Sens. Tom Carper and Chris Coons applauded the key provisions included in the Agriculture Improvement Act of 2018 — more commonly known as the Farm Bill — that will help provide much-needed certainty to Delaware farmers, while also protecting the environment.
The bill, which passed the Senate on June 28 by 86-11, also includes an amendment introduced by Carper and Coons that would allow farmers in the beginning stages of farming to apply for conservation funds through the Environmental Quality Incentives Program, which helps agricultural producers improve operations on their farms — all while protecting the land, as well as air and water quality. Previously, Delaware poultry farmers have been prevented from qualifying for conservation improvements, such as manure storage or composting facilities, until a resource concern is raised or until after birds have been placed on the farm, squandering their ability to access these funds through EQIP.
“In Delaware, and across the nation, our farmers face considerable and unique challenges. Low commodity prices combined with significant uncertainty surrounding this administration’s trade policies have made it very hard for farmers to plan for the future. This bill goes a long way to ensure farmers have the certainty they need to keep producing for this country and driving our economy,” said Carper. “Too often people say we have to choose between having a strong economy and having a healthy environment. This bill proves that is a false choice with clear wins for producers along with strong provisions to maintain a clean and safe environment for all Delawareans. I’m proud to have worked with Sen. Coons, and our colleagues across the aisle, to get a comprehensive and thoughtful piece of legislation over the finish line in the Senate.”

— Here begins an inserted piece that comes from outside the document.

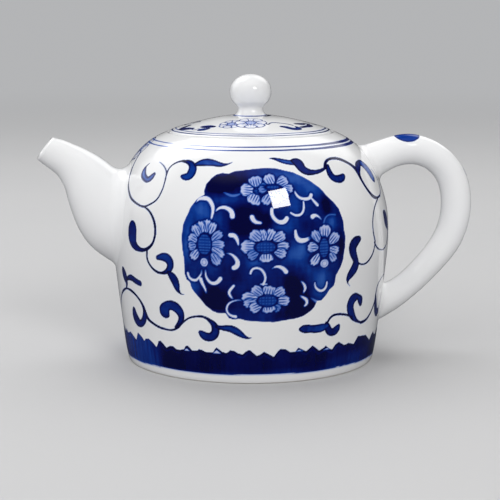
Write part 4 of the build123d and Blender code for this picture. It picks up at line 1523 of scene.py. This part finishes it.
# colour of the cobalt by tone
COBALT = [
    (0.00, WHITE), (0.06, (0.690, 0.710, 0.800)),
    (0.14, (0.450, 0.510, 0.750)), (0.30, (0.150, 0.240, 0.600)),
    (0.50, (0.022, 0.095, 0.400)), (0.66, (0.003, 0.038, 0.270)),
    (0.82, (0.0008, 0.010, 0.140)), (0.94, (0.0006, 0.0022, 0.072)),
    (1.00, (0.0004, 0.0008, 0.036)),
]


def body_colour(nodes, place, white):
    """white with a slow cast from the firing and rare small specks"""
    slow = nodes.mul(nodes.noise(place, scale=38.0), 0.5, clamp=True)
    cast = (white[0] * 0.955, white[1] * 0.965, white[2] * 0.985, 1.0)
    base = nodes.colour(slow, (*white, 1.0), cast)
    cells = nodes.new("TexVoronoi", {"Vector": place, "Scale": 210.0})
    dot = nodes.math("LESS_THAN", cells.outputs["Distance"], 0.028)
    chance = nodes.new("SeparateColor", {0: cells.outputs["Color"]}).outputs[0]
    dot = nodes.mul(dot, nodes.math("GREATER_THAN", chance, 0.93))
    return nodes.colour(nodes.mul(dot, 0.35), base, (0.36, 0.34, 0.32, 1.0))


def cobalt_over(nodes, place, base):
    """the blue laid over the body; returns the colour and how far it covers"""
    tone, covered = nodes.layer("cobalt"), nodes.layer("covered")
    # pigment grain, the pull of the brush and clouding
    mapping = nodes.new("Mapping", {"Vector": place, "Scale": (1.0, 1.0, 0.32)})
    grain = nodes.sub(nodes.noise(place, scale=1500.0), 0.5)
    pull = nodes.sub(nodes.noise(mapping.outputs["Vector"], scale=420.0, rough=0.6), 0.5)
    cloud = nodes.sub(nodes.noise(place, scale=130.0), 0.5)
    shift = nodes.add(
        nodes.mul(grain, 0.14), nodes.add(nodes.mul(pull, 0.26), nodes.mul(cloud, 0.16))
    )
    amount = nodes.mul(tone, nodes.sub(1.25, tone))
    tone = nodes.add(tone, nodes.mul(shift, amount), clamp=True)
    ramp = nodes.new("ValToRGB", {0: tone})
    stops = ramp.color_ramp.elements
    stops.remove(stops[-1])
    stops[0].position, stops[0].color = COBALT[0][0], (*COBALT[0][1], 1)
    for position, colour in COBALT[1:]:
        stops.new(position).color = (*colour, 1)
    # a crisp, slightly ragged edge
    ragged = nodes.mul(nodes.sub(nodes.noise(place, scale=900.0), 0.5), 0.30)
    edge = nodes.sub(nodes.add(covered, ragged), 0.5)
    edge = nodes.add(nodes.mul(edge, 2.6), 0.5, clamp=True)
    edge = nodes.mul(edge, nodes.mul(covered, 8.0, clamp=True))
    cover = nodes.mul(nodes.mul(tone, 22.0, clamp=True), edge)
    # a pale blue breath where the colour creeps into the glaze
    creep = nodes.sub(nodes.mul(covered, 3.2), 0.10, clamp=True)
    creep = nodes.mul(creep, nodes.mul(tone, 0.62, clamp=True))
    base = nodes.colour(creep, base, (0.25, 0.40, 0.86, 1.0))
    return nodes.colour(cover, base, ramp.outputs[0]), cover


def porcelain(name, painted=True, bare=True, white=WHITE):
    """glazed white, with painted blue and bare clay where the mesh layers say so"""
    material = bpy.data.materials.new(name)
    nodes = Nodes(material)
    place = nodes.new("TexCoord").outputs["Object"]
    base = body_colour(nodes, place, white)
    rough = nodes.add(nodes.mul(nodes.noise(place, scale=160.0, detail=3.0), 0.07), 0.10)
    relief = nodes.add(
        nodes.mul(nodes.noise(place, scale=85.0, detail=1.0), 1.0),
        nodes.mul(nodes.noise(place, scale=620.0), 0.045),
    )
    coat = 1.0
    if painted:
        base, cover = cobalt_over(nodes, place, base)
        relief = nodes.add(relief, nodes.mul(cover, 0.04))
    if bare:
        clay_part = nodes.mul(nodes.layer("unglazed"), 1.0, clamp=True)
        clay = nodes.noise(place, scale=900.0, detail=3.0)
        clay_colour = nodes.colour(clay, (0.66, 0.62, 0.56, 1), (0.80, 0.77, 0.72, 1))
        base = nodes.colour(clay_part, base, clay_colour)
        rough = nodes.add(rough, nodes.mul(clay_part, 0.6), clamp=True)
        coat = nodes.sub(1.0, clay_part, clamp=True)
        relief = nodes.add(relief, nodes.mul(nodes.mul(clay, clay_part), 0.8))
    bump = nodes.new("Bump", {"Strength": 0.35, "Distance": 0.00011, "Height": relief}).outputs[0]
    surface = nodes.new("BsdfPrincipled", {
        "Base Color": base, "Roughness": rough, "IOR": 1.50, "Specular IOR Level": 0.0,
        "Coat Weight": coat, "Coat IOR": 1.50, "Coat Roughness": 0.025,
        "Normal": bump, "Coat Normal": bump,
    })
    nodes.new("OutputMaterial", {0: surface.outputs[0]})
    return material


glaze_painted = porcelain("glaze_painted")
glaze_lid = porcelain("glaze_lid")
glaze_handle = porcelain("glaze_handle", bare=False)
glaze_plain = porcelain("glaze_plain", painted=False, bare=False)
glaze_knob = porcelain("glaze_knob", bare=False)
glaze_inside = porcelain("glaze_inside", painted=False, bare=False, white=(0.785, 0.795, 0.795))


# ------------------------------------------------------------------- pieces
def piece(surface, name, body, node, material, layers):
    obj = surface.mesh(name, layers)
    obj.data.materials.append(material)
    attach(obj, body)
    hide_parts(node)
    return obj


pot = build_pot()
pot_layers = turned_layers(pot, wall_first, paint_wall, pot_unglazed())
pot_ob = piece(pot, "pot_wall", "pot", "pot_body", glaze_painted, pot_layers)
spout_ob = piece(build_spout(), "spout_glazed", "pot", "spout", glaze_plain, {})
handle = build_handle()
handle_ob = piece(handle, "handle_glazed", "pot", "handle", glaze_handle,
                  paint_handle(handle.verts()))
lid = build_lid()
lid_layers = turned_layers(lid, lid_first, paint_lid, lid_unglazed())
lid_ob = piece(lid, "lid_cover", "lid", "lid", glaze_lid, lid_layers)
knob = build_knob()
knob_ob = piece(knob, "knob_ball", "lid", "lid_knob", glaze_knob,
                paint_knob(knob.verts()))

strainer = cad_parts["spout_strainer"]
if not strainer.material_slots:
    strainer.data.materials.append(glaze_inside)
for material_slot in strainer.material_slots:
    material_slot.link = "OBJECT"
    material_slot.material = glaze_inside

# -------------------------------------------------------------------- stage
scene = bpy.context.scene
scene.view_settings.view_transform = "Standard"
scene.view_settings.look = "None"
scene.view_settings.exposure = 0.0
scene.view_settings.gamma = 1.0

BACKDROP = (0.455, 0.460, 0.470, 1)
# soft glows that only the glaze mirrors, in degrees: azimuth from -Y towards +X,
# elevation, half angle of the full core and of the outer edge; then strength
GLOWS = [
    (-147, 52, 4, 26, 5.0), (-118, 28, 3, 30, 1.4), (138, 42, 4, 26, 1.8),
    (60, 62, 3, 30, 0.2), (-40, 70, 3, 30, 0.35),
]


def toward(origin, azimuth, elevation, distance):
    """a place seen from origin at an azimuth from -Y towards +X and an elevation"""
    turn, rise = math.radians(azimuth), math.radians(elevation)
    return (
        origin[0] + distance * math.sin(turn) * math.cos(rise),
        origin[1] - distance * math.cos(turn) * math.cos(rise),
        origin[2] + distance * math.sin(rise),
    )


def build_world():
    """even light, glows for mirror rays, and a plain backdrop for the camera"""
    world = bpy.data.worlds.new("studio")
    scene.world = world
    nodes = Nodes(world)
    view = nodes.new("TexCoord").outputs["Generated"]
    total = None
    for azimuth, elevation, core, edge, strength in GLOWS:
        direction = toward((0, 0, 0), azimuth, elevation, 1)
        facing = nodes.new("VectorMath", {0: view, 1: direction}, operation="DOT_PRODUCT")
        glow = nodes.new("MapRange", {
            "Value": facing.outputs["Value"],
            "From Min": math.cos(math.radians(edge)), "From Max": math.cos(math.radians(core)),
            "To Min": 0.0, "To Max": strength,
        }, interpolation_type="SMOOTHERSTEP").outputs[0]
        total = glow if total is None else nodes.add(total, glow)
    ambient = nodes.new("Background", {0: (1.0, 0.99, 0.98, 1), 1: 0.54})
    mirrored = nodes.new("Background", {0: (1.0, 1.0, 1.0, 1), 1: nodes.add(total, 0.05)})
    backdrop = nodes.new("Background", {0: BACKDROP})
    rays = nodes.new("LightPath").outputs
    light = nodes.shaders(rays["Is Glossy Ray"], ambient.outputs[0], mirrored.outputs[0])
    light = nodes.shaders(rays["Is Camera Ray"], light, backdrop.outputs[0])
    nodes.new("OutputWorld", {0: light})


def floor_material():
    material = bpy.data.materials.new("studio_floor")
    nodes = Nodes(material)
    place = nodes.new("TexCoord").outputs["Object"]
    mottle = nodes.noise(place, scale=6.0, detail=3.0)
    near = nodes.new("BsdfPrincipled", {
        "Base Color": nodes.colour(mottle, (0.50, 0.505, 0.515, 1), (0.53, 0.53, 0.535, 1)),
        "Roughness": 0.7, "Specular IOR Level": 0.2,
    })
    # the floor melts into the backdrop with distance
    away = nodes.new("VectorMath", {0: place}, operation="LENGTH").outputs["Value"]
    melt = nodes.new("MapRange", {"Value": away, "From Min": 0.25, "From Max": 1.7},
                     interpolation_type="SMOOTHSTEP")
    glow = nodes.new("Emission", {0: BACKDROP})
    seen = nodes.shaders(melt.outputs[0], near.outputs[0], glow.outputs[0])
    # what the pieces receive from it: little by mirror rays, more by diffuse ones
    dim = nodes.new("BsdfDiffuse", {0: (0.06, 0.065, 0.08, 1)})
    soft = nodes.new("BsdfDiffuse", {0: (0.36, 0.36, 0.37, 1)})
    rays = nodes.new("LightPath").outputs
    felt = nodes.shaders(rays["Is Diffuse Ray"], dim.outputs[0], soft.outputs[0])
    nodes.new("OutputMaterial", {0: nodes.shaders(rays["Is Camera Ray"], felt, seen)})
    return material


def build_floor():
    """a disc of rings, in metres"""
    radii, count = [0.2, 0.4, 0.7, 1.0, 1.5, 2.2, 3.2, 4.6, 6.5], 64
    verts, faces = [(0.0, 0.0, 0.0)], []
    for radius in radii:
        for turn in np.linspace(0, 2 * math.pi, count + 1)[:-1]:
            verts.append((radius * math.cos(turn), radius * math.sin(turn), 0.0))
    for j in range(count):
        faces.append((0, 1 + j, 1 + (j + 1) % count))
    for i in range(len(radii) - 1):
        for j in range(count):
            here, beside = 1 + i * count + j, 1 + i * count + (j + 1) % count
            faces.append((here, here + count, beside + count, beside))
    mesh = bpy.data.meshes.new("studio_floor")
    mesh.from_pydata(verts, [], faces)
    obj = bpy.data.objects.new("studio_floor", mesh)
    scene.collection.objects.link(obj)
    mesh.materials.append(floor_material())
    return obj


def softbox(name, aim, azimuth, elevation, distance, size, power, colour=(1, 1, 1)):
    light = bpy.data.lights.new(name, "AREA")
    light.shape = "RECTANGLE"
    light.size, light.size_y = size
    light.energy = power
    light.color = colour
    obj = bpy.data.objects.new(name, light)
    scene.collection.objects.link(obj)
    place = toward(aim, azimuth, elevation, distance)
    obj.location = place
    obj.rotation_euler = (Vector(aim) - Vector(place)).to_track_quat("-Z", "Y").to_euler()
    return obj


def only_for(light, name, objects):
    """the light reaches these objects alone"""
    receivers = bpy.data.collections.new(name)
    for obj in objects:
        receivers.objects.link(obj)
    light.light_linking.receiver_collection = receivers


def build_lights(floor):
    middle = Vector(((cad_box[0][0] + cad_box[1][0]) / 2, 0, 0.045))
    # the small window that shows on the roundel
    spot = (0.0043, -0.0452, 0.0633)
    warm = (1.0, 0.99, 0.97)
    window = softbox("window", spot, azimuth=20.7, elevation=32.4, distance=1.15,
                     size=(0.30, 0.285), power=6.2, colour=warm)
    window.rotation_euler.rotate_axis("Z", math.radians(4))
    twin = softbox("window_soft", spot, azimuth=14.0, elevation=30.0, distance=1.3,
                   size=(0.42, 0.40), power=6.1, colour=warm)
    # the twin lights every piece; the window is mirrored by all but the spout and handle
    twin.visible_glossy = False
    window.visible_diffuse = False
    mirroring = [pot_ob, lid_ob, knob_ob, strainer, floor]
    only_for(window, "window_seen", mirroring)
    only_for(twin, "window_lit", mirroring + [spout_ob, handle_ob])
    # a faint glint of it is left on the handle
    glint = softbox("window_glint", spot, azimuth=24.0, elevation=36.0, distance=1.22,
                    size=(0.16, 0.12), power=0.55, colour=warm)
    glint.visible_diffuse = False
    only_for(glint, "glint_seen", [handle_ob])
    # broad lights that shape the pot but are not mirrored: from above behind, from the
    # front on the spout's side, and from the spout's side; then a little more light for
    # the handle and the spout alone
    for name, azimuth, elevation, distance, size, power, target in (
        ("overhead", 178, 62, 1.0, (1.0, 0.9), 5.2, None),
        ("front", -42, 32, 1.3, (1.0, 0.8), 4.4, None),
        ("side", -100, 28, 1.1, (0.6, 0.6), 1.6, None),
        ("handle_fill", 28, 14, 1.15, (0.8, 0.7), 1.3, handle_ob),
        ("spout_fill", -55, 14, 1.15, (0.8, 0.7), 0.8, spout_ob),
    ):
        lamp = softbox(name, middle, azimuth, elevation, distance, size, power)
        lamp.visible_glossy = False
        if target:
            only_for(lamp, name, [target])


def build_camera():
    camera = bpy.data.cameras.new("view")
    camera.sensor_width = 36.0
    camera.lens = 109.2456
    camera.shift_x = -0.001
    camera.clip_start, camera.clip_end = 0.05, 10
    obj = bpy.data.objects.new("view", camera)
    scene.collection.objects.link(obj)
    azimuth, distance, height, tilt_down = math.radians(-6.5), 0.5413, 0.1286, 9.46
    obj.location = (distance * math.sin(azimuth), -distance * math.cos(azimuth), height)
    obj.rotation_euler = (math.radians(90 - tilt_down), 0, azimuth)
    scene.camera = obj


build_world()
build_lights(build_floor())
build_camera()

“I was proud to support passage of the Senate Farm Bill, legislation that supports Delaware’s farmers who feed us and drive our economy. In a year when our farmers have already faced increased challenges from unpredictable weather, it is critical that we advance this legislation to provide them with the certainty of a strong farm safety net and the resources they need to continue being good stewards of their land,” said Coons. “I applaud Senate Agriculture Committee Chairman Roberts and Ranking Member Stabenow for working in a bipartisan manner to avoid harmful cuts to nutrition and conservation programs that support Delaware’s families and our environment. I look forward to continuing to work with Sen. Carper and our colleagues to pass a strong Farm Bill into law.”
Specifically, the 2018 Farm Bill:
— Maintains support for agricultural conservation programs important to Delaware, such as the Conservation Stewardship Program, Environmental Quality Incentive Program and the Regional Conservation Partnership Program — programs that offer crucial tools to help farmers in Delaware and around the country protect water quality, preserve the land and enhance wildlife habitats.
— Includes improvements included in the Chesapeake Bay Farm Bill Enhancements Act (S.2039) that double funding for the RCPP programs and create additional opportunities for farmers on Delmarva, and throughout the Chesapeake Bay watershed, to benefit from the program.
— Expands crop insurance to help cover crops that are not covered by insurance, while also improving access for veterans, beginning farmers and fruit and vegetable growers.
— Preserves critical food access for millions of families, including thousands of families in Delaware.
— Makes key improvements to the Supplemental Nutrition Assistance Program that affirm existing regulations on SNAP work requirements, while avoiding harmful eligibility changes that would take away benefits and create unnecessary obstacles for states and working families.
— Creates new initiatives to make fruits and vegetables more accessible and affordable.
— Fights the opioid crisis through expanded telemedicine and community facility investments to provide critical treatment options for those who suffer from opioid addiction.
— Contains zero controversial provisions that weaken critical environmental protections and, as a result, is supported by all major environmental and sportsmen groups, including Defenders of Wildlife, The Wilderness Society, Sierra Club, National Wildlife Federation and Trout Unlimited.
— Provides funding for farmers markets and organic research.
— Develops a new “Harvesting Health” produce prescription program to allow health care providers to help low-income patients build healthier diets and access more fruits and vegetables.
The text of the bill is available at bit.ly/2KF1LPm.